I’ve read that the original intent was to write out Jesse Pinkman after the first season but that the producers realized his potential, and indeed it’s a vital lesson in dramaturgy. He offers a complex outside-the-family relationship to Walter White, and makes White’s maddenly two-note character tolerable and powerful by providing a wild emotional roller-coaster to balance it. Maybe I’m made more open to it all by our recent immersion in Shakespeare—few of the Bard’s characters are morally unambiguous, and there’s a sense of scope that transcends the city limits of London or Albuquerque. Plus the Shakespearean dramatic expedient of killing off a huge load of characters.
I’ve been thinking, though: is the fascination with crime-as-entertainment more intense in America than in other cultures? Surely we don’t have a patent on it, as witness Titus Andronicus, Miss Marple, Medea, or the Icelandic sagas, but I wonder whether it’s ever been so pervasive in human storytelling.
Apart from the intrinsic appeal of violence—that extra spew of adrenalin—it appeals to our need for a story’s completeness. Shakespeare kills the old king, ushers in the hopes of a new administration. In Breaking Bad, the whole crew of baddies are mowed down or poisoned, the sympathetic characters (though being murderers or co-conspirators) are allowed some hope, and Walter (as protagonist and scriptwriter-in-effect) dies in the satisfaction that he’s wrapped up loose ends—himself the final loose end.
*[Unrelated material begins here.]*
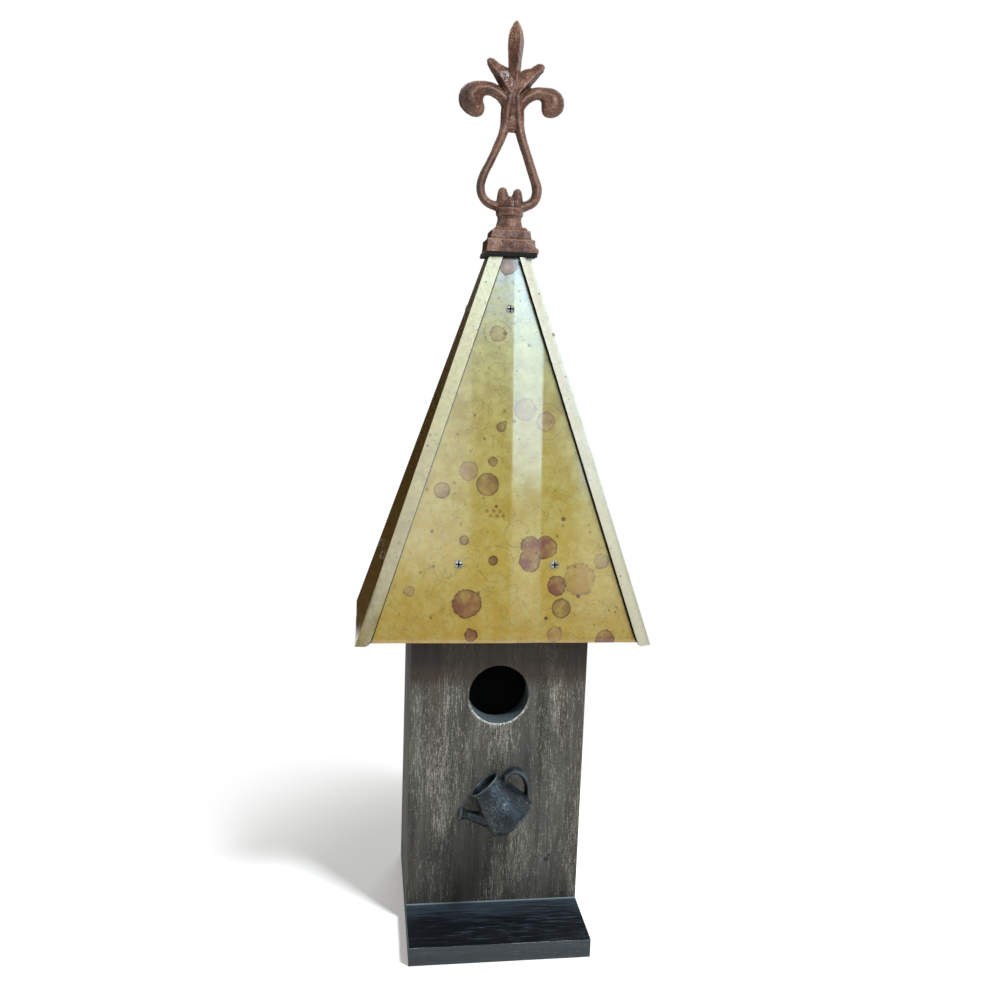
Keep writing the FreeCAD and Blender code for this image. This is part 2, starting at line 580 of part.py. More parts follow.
def make_door():
    door = box((-DOOR_HALF_WIDTH, DOOR_HALF_WIDTH),
               (HALF_DEPTH - DOOR_THICK + DOOR_SEAT_GAP, HALF_DEPTH), DOOR_Z)
    notch = cylinder(FINGER_NOTCH["radius"], FINGER_NOTCH["depth"] + 1,
                     Vector(-DOOR_HALF_WIDTH - FINGER_NOTCH["outside"],
                            HALF_DEPTH - FINGER_NOTCH["depth"], FINGER_NOTCH["z"]), Y_AXIS)
    holes = [round_hole(HINGE_SCREW["shank_radius"], 9.0, seat + Y_AXIS, Y_AXIS * -1)
             for seat in hinge_screw_seats(-1)]
    nodes["clean_out_door"] = door.cut(fuse([notch] + holes))

    for name, middle in HINGE_HEIGHTS.items():
        nodes[name + "_hinge_wall_leaf"] = hinge_leaf(1, middle)
        nodes[name + "_hinge_door_leaf"] = hinge_leaf(-1, middle)
        nodes[name + "_hinge_pin"] = hinge_pin(middle)
    for name, side in (("wall_leaf_screws", 1), ("door_leaf_screws", -1)):
        nodes[name] = Part.makeCompound(
            [pan_screw(seat=seat, inward=Y_AXIS * -1, **HINGE_SCREW)
             for seat in hinge_screw_seats(side)])


def make_turn_button():
    face = Vector(BUTTON_X, HALF_DEPTH, BUTTON_Z)
    washer = cylinder(BUTTON_WASHER["radius"], BUTTON_WASHER["thick"], face, Y_AXIS)
    screw_radius = BUTTON_SCREW["shank_radius"]
    nodes["button_washer"] = washer.cut(round_hole(screw_radius, 2.0, face - Y_AXIS * 0.5, Y_AXIS))

    low = HALF_DEPTH + BUTTON_WASHER["thick"] + AXIAL_GAP
    reach = (BUTTON_LENGTH - BUTTON_WIDTH) / 2
    button = flat_limb([(0, -reach), (0, reach)], [BUTTON_WIDTH / 2] * 2, BUTTON_THICK / 2)
    button.translate(Vector(BUTTON_X, low + BUTTON_THICK / 2, BUTTON_Z))
    bore = cylinder(screw_radius + BUTTON_CLEAR, BUTTON_THICK + 2,
                    Vector(BUTTON_X, low - 1, BUTTON_Z), Y_AXIS)
    nodes["turn_button"] = button.cut(bore)

    seat = Vector(BUTTON_X, low + BUTTON_THICK + AXIAL_GAP, BUTTON_Z)
    nodes["button_screw"] = pan_screw(seat=seat, inward=Y_AXIS * -1, **BUTTON_SCREW)


def main():
    make_base()
    make_walls()
    make_roof_frame()
    make_roof_sheets()
    make_finial()
    make_perch()
    make_door()
    make_turn_button()
    os.makedirs("parts", exist_ok=True)
    for name, shape in nodes.items():
        shape.exportStep("parts/" + name + ".step")
        print(f"{name:24s} solids {len(shape.Solids):2d}  valid {shape.isValid()}"
              f"  volume {shape.Volume:10.1f}")


main()
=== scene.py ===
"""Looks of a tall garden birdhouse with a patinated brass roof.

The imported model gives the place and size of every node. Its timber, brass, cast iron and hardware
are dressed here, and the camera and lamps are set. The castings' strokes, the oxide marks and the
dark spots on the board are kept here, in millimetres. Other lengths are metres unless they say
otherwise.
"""

import json
import logging
import math
from dataclasses import dataclass, field
from enum import Enum
from typing import Any, Callable, Iterable, Sequence

import bmesh
import bpy
from mathutils import Matrix, Vector, noise

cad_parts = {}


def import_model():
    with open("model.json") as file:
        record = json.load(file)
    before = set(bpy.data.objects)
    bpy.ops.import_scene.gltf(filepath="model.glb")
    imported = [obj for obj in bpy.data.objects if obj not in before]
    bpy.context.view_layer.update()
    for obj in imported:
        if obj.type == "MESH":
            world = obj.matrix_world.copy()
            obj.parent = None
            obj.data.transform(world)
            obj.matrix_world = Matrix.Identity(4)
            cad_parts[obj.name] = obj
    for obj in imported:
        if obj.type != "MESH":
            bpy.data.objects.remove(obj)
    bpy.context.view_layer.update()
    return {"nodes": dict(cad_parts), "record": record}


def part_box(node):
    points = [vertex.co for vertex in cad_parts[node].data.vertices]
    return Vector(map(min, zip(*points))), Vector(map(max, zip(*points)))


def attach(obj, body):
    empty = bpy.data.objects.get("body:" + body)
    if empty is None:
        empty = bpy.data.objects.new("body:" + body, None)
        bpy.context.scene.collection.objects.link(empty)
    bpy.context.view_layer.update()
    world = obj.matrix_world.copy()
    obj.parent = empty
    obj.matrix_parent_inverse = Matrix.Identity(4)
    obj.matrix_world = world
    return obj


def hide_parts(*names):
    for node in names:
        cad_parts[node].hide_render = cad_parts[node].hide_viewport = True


LOG = logging.getLogger("birdhouse")
MM = 0.001
Colour = tuple[float, float, float, float]
Point = tuple[float, float, float]
Spot = tuple[float, float, float]       # x, z and radius in millimetres
Tree = bpy.types.NodeTree
Socket = bpy.types.NodeSocket


# ------------------------------------------------------------------ helpers
def linear(hex_colour: str) -> Colour:
    """Turn an sRGB hex colour into a linear colour with full alpha.

    Args:
        hex_colour: Six hex digits after a hash sign.

    Returns:
        Red, green, blue and alpha, each from 0 to 1.
    """
    channels = [int(hex_colour[i:i + 2], 16) / 255 for i in (1, 3, 5)]
    red, green, blue = (c / 12.92 if c <= 0.04045 else ((c + 0.055) / 1.055) ** 2.4
                        for c in channels)
    return red, green, blue, 1.0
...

What a relief from the loose ends of real life, where stuff just goes on and on, up and down and sideways. All successful stories have that attraction of beginning/middle/end, of course, but violence nails it. If it’s a comedy, marry them; if not, kill’em. In Japanese Noh drama, the conflict is incited by a crime or trauma or betrayal, but the action is internal: the protagonist comes to a spiritual reconciliation, purgation, exorcism, whereas Hamlet, Lear, Othello, and Walter White just die, or else Sam Spade catches the crook.